Ângela Maria: Rapaz, moço. Hoje é vinte e quatro. Os vereadores tudinho
precisando daquilo.
Ângela Maria: pois tu ver com prefeito se tem como ele antecipar pra hoje
o nosso?
Em um dos áudios, o presidente da Câmara de Vereadores,
Cícero Cruz Moutinho (PR), questiona a vereadora Ângela Maria Silva Araújo de
Oliveira (PSDB) sobre o pagamento da propina, que estaria sendo utilizado por
outro parlamentar para comprar apoio na votação para mesa diretora. Durante
entrevista à TV Anhanguera, o presidente disse que desconhecia o esquema.
Ângela Maria: Não, o nosso ainda é o mesmo valor. O
meu, né [inaudível]. O meu.
Cícero Moutinho: Não sabe o dos outros? Porque a covardia é grande, né?
Ângela Maria: É porque eu não pergunto, né presidente? Eu não vou lá: Ei
fulano, o prefeito te paga quanto? Eu não, não ando atrás disso aí não.
As gravações demonstram ainda que os vereadores recebiam a
propina há algum tempo e viam o pagamento como uma obrigação da prefeitura.
Ângela Maria: O prefeito... o Toin passou o documento
do prefeito?
Antônio Barbosa: Até agora não. E pra tu?
Ângela Maria: Humhum
Ângela Maria: Mas amanhã cedo eu vou ligar pra ele. Eu quero meu negócio.
É obrigação, não é dizer que não é obrigação não. [...]
Além de determinar a prisão de dez vereadores, a Justiça
determinou também o afastamento dos investigados por 180 dias. Com isso, os
suplentes devem ser nomeados imediatamente para ocupar os cargos. Apenas o
presidente da Câmara, que não está sendo investigado neste momento, continua no
cargo.
Entenda
A Justiça determinou a prisão
temporária de dez vereadores de Augustinópolis, na região norte do
Tocantins. A Polícia Civil cumpre os mandados na manhã desta sexta-feira (25).
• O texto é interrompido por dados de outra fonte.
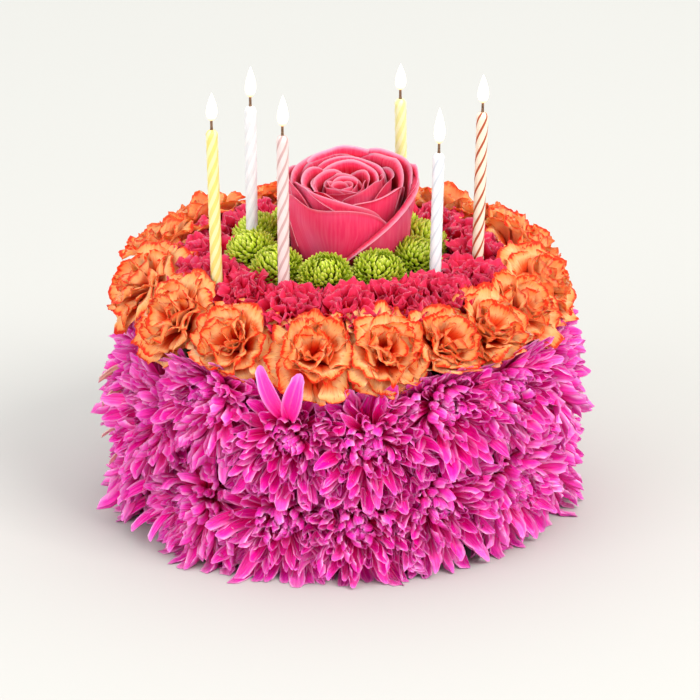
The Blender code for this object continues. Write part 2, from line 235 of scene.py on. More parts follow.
def petal_store(name, meshes):
    """A collection, outside the scene, that holds the petal shapes in order of age."""
    store = bpy.data.collections.new(name)
    for k, mesh in enumerate(meshes):
        obj = bpy.data.objects.new(f"{name}_{k:02d}", mesh)
        store.objects.link(obj)
    return store


def whorl_tree(name):
    """Geometry nodes for one flower head: petals set at the golden angle from eye to rim.

    Petal number k of n has age (k + 0.5) / n. Its tilt from the head's axis, its length and its
    width run from the inner to the outer value with its age. Its tilt, turn, roll and size each
    have a jitter of their own.
    """
    tree = bpy.data.node_groups.new(name, "GeometryNodeTree")
    for label, kind in (
            ("Geometry", "Geometry"), ("Petals", "Collection"), ("Material", "Material"),
            ("Count", "Int"), ("Shapes", "Int"), ("Twins", "Int"), ("Seed", "Int"),
            ("Base Radius", "Float"), ("Base Rise", "Float"), ("Inner Tilt", "Float"),
            ("Outer Tilt", "Float"), ("Tilt Power", "Float"), ("Tilt Jitter", "Float"),
            ("Turn Jitter", "Float"), ("Inner Length", "Float"), ("Outer Length", "Float"),
            ("Inner Width", "Float"), ("Outer Width", "Float"), ("Size Power", "Float"),
            ("Size Jitter", "Float"), ("Roll Jitter", "Float"), ("Wave", "Float"),
            ("Wave Size", "Float")):
        tree.interface.new_socket(label, in_out="INPUT", socket_type="NodeSocket" + kind)
    tree.interface.new_socket("Geometry", in_out="OUTPUT", socket_type="NodeSocketGeometry")
    given = add_node(tree, "NodeGroupInput").outputs
    math_node = "ShaderNodeMath"

    # two draws of three random numbers from -1 to 1 for each petal
    draws = []
    for k in (0, 1):
        seed = add_node(tree, math_node, {0: given["Seed"], 1: 50.0 * k}).outputs[0]
        draw = add_node(tree, "FunctionNodeRandomValue", {
            "Min": (-1.0, -1.0, -1.0), "Max": (1.0, 1.0, 1.0), "Seed": seed},
            data_type="FLOAT_VECTOR").outputs["Value"]
        draws += list(add_node(tree, "ShaderNodeSeparateXYZ", {0: draw}).outputs)
    tilt_draw, turn_draw, size_draw, roll_draw, twin_draw, tint_draw = draws

    points = add_node(tree, "GeometryNodePoints", {"Count": given["Count"]}).outputs[0]
    index = add_node(tree, "GeometryNodeInputIndex").outputs[0]
    half = add_node(tree, math_node, {0: index, 1: 0.5}).outputs[0]
    age = add_node(tree, math_node, {0: half, 1: given["Count"]}, operation="DIVIDE").outputs[0]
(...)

Apenas o presidente da Câmara de Vereadores não teve a prisão decretada, mas
está sendo levado para depor. Ao todo, a cidade tem 11 vereadores. A operação foi
chamada de Perfídia e investiga a cobrança de propina para aprovar projetos
enviados pela prefeitura da cidade.
A operação foi chamada de Perfídia e está sendo realizada
pela Polícia Civil e Ministério Público. São 14 mandados de busca e apreensão,
dez de prisão temporária e três intimações para prestar depoimento. O prefeito
da cidade e o presidente da câmara não estão sendo investigados neste momento.
"Durante todo o monitoramento dos vereadores, em nenhum
momento foi ouvido falar em benefícios que seriam para a população de
Augustinópolis. Visavam apenas o locupletamento de dinheiro, extorquindo, de
certo modo, a prefeitura para pagar valores para que aprovassem projetos
oriundos da Prefeitura Municipal de Augustinópolis", comentou o delegado
Thyago Bustorff.
Até às 12h desta sexta-feira (25), apenas os vereadores
Wagner Uchôa (MDB), Edivan Neves da Conceição (MDB) e o Antônio Queiroz (PSB)
ainda não foram encontrados. Todos os demais mandados foram cumpridos. Os
parlamentares vão responder por corrupção passiva e associação criminosa.
Os mandados de prisão são contra os seguintes vereadores:
Maria Luisa de Jesus do Nascimento (PP)
Antônio Silva Feitosa (PTB)
Antônio Barbosa Sousa (SD)
Antônio José Queiroz dos Santos (PSB) - Foragido
Edvan Neves Conceição (MDB) - Foragido
Ozeas Gomes Teixeira (PR)
Francinildo Lopes Soares (PSDB)
Angela Maria Silva Araújo de Oliveira (PSDB)
Marcos Pereira de Alencar (PRB)
Wagner Mariano Uchôa Lima (MDB)
Outro lado
O advogado Fábio Alcântara, que representa Maria Luisa de
Jesus do Nascimento (PP) e Wagner Mariano Uchôa Lima (MDB), afirmou só vai se
posicionar após ter acesso aos autos do processo.
A advogada Cássia Cayres também informou que não teve acesso
ao processo e não pode se manifestar neste momento. Ela representa seis
vereadores: Ozeas Gomes Teixeira (PR), Francinildo Lopes Soares (PSDB), Antônio
Silva Feitosa (PTB), Angela Maria Silva Araújo de Oliveira (PSDB), Antônio
Barbosa Sousa (SD) e Edvan Neves Conceição (MDB).